All of his three jobs together earn him $55 a month. I realize that the three of us each just spent more than his monthly earnings on this quad bike trip.
Our tour guide is 23 and came from the villages to Siem Reap, hoping for a better future. He works three jobs and attends evening school to learn English and rarely gets more than a few hours sleep at night. Instead he takes naps during the day whenever he can and it takes him a lot of effort to stay awake for the English classes. All of his three jobs together earn him $55 a month. I realize that the three of us each just spent more than his monthly earnings on this quad bike trip. However like most companies here in Cambodia, the tour company probably isn’t Cambodian-owned, so the better part of all that money will likely go elsewhere.
He dreams of studying to become accountant, but that’s $600 just for the first year, and he can hardly save any money because he sends a good part of his wages home to his family in the villages. He struggles just affording the $10/month cost for English school, but without English it’s almost impossible to get a job here (because most companies are foreign-owned). He has already been trying for two years to save up money for a uni and he will try for one more. He doesn’t sound very optimistic though. I hear myself saying that good things do happen and hand him a $10 note for another month of English school.
It’s strange to feel rich in a country like that. I used to get upset about the double pricing that happens wherever there are tourists—$1.50 for noodles instead of the 50 cents our trusty street vendor charged us. It almost felt like racism and my mind played the words “rich white bitch” like a broken record.
I got upset about the various begging scams in Cambodia like kids asking you to buy food for them only to sell it back to the vendor and share the money.
Once I got a $10 massage and couldn’t relax because I kept wondering about the girl giving it to me. Was she happy to massage someone without sexual intentions for a break or was I depriving her of a chance for good money? Or was I being really unfair just thinking that she would give “happy endings” to make a living?

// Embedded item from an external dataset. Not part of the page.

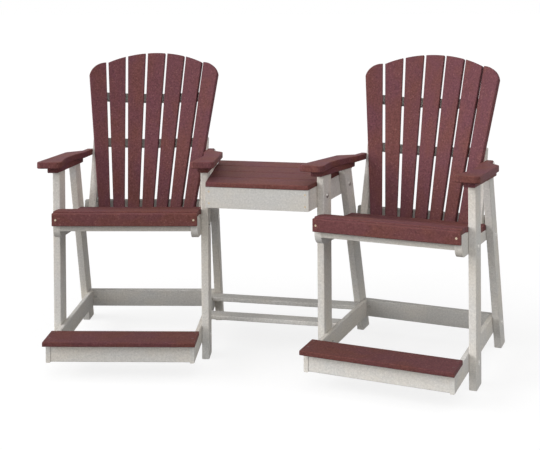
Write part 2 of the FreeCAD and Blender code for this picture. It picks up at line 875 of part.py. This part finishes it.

I didn’t know how to deal with all the beggars, often crawling through the streets on missing limbs (Cambodia has a major landmine problem and one of the highest rates of amputees in the world). I got upset about the various begging scams in Cambodia like kids asking you to buy food for them only to sell it back to the vendor and share the money. There are even girls grabbing your arm while you walk past, holding a baby and an empty milk bottle and repeating over and over that they don’t want money, just milk for the baby. On a certain street corner near Pub Street in Siem Reap, you can see a handful of them at a time and sometimes they even dig their nails into your arms and get angry.
Our Cambodian friends have confirmed that it’s just a scam and that kids and girls begging on the streets in whichever way will have to give all the money to their parents who might be drinking and gambling it away. As long as sweet kids are successful in getting money off of foreigners, they’ll likely stay out of school to sell bracelets and flowers, so we were advised not to buy anything from kids. And because so many people come here with good intentions to make a difference, there are now even orphanage scams. The organizers pull kids out of families with promises of a better future for them and let foreigners pay for a few days commitment and a Facebookable third-world moment in their orphanages.
Being confronted with all this can be tough on a soft heart; just try eating your meal with five hungry kids next to your table waiting for the leftovers.
By now I’m more used to the feeling. I’m used to people climbing on my rock star 200cc Indian-never-heard-of-before-brand motorbike (that wouldn’t attract a second glimpse back home) and asking to take photos with it. I had to get rid of the fear that people could get jealous and hate me just because I have more. I had to learn how to not feel guilty about having any money at all. A friend of mine said: it’s probably not their fault that they’re poor but it’s not my fault either that I am not.
I had to get rid of the fear that people could get jealous and hate me just because I have more.
I still don’t support begging scams, but I do give wherever I feel good about it. Our leftovers from the restaurant to the mum and her kids sitting on the ground a few meters further. A few notes to the blind kid and the old man without arms that regularly walk past our favorite breakfast spot. And $1.50 for my breakfast rice-and-pork instead of around 50 cents for the locals.
I’ve seen others do the same: the girl that convinced the five of us to each give a dollar to our tuk-tuk driver for a ride that’s usually only one. Another girl that pulled out some food from a whole bag full of it and gave it to the begging woman next to the night markets. And the guy who gave his massage girl a $20 tip (without getting a “happy ending”).
It’s my way of dealing with the “rich white bitch” feeling and I like to tell myself that with a corrupt government that receives millions of international financial aid each year but hardly lets anything trickle through to the population, it’s probably a good way to get money to the people. One dollar note at a time.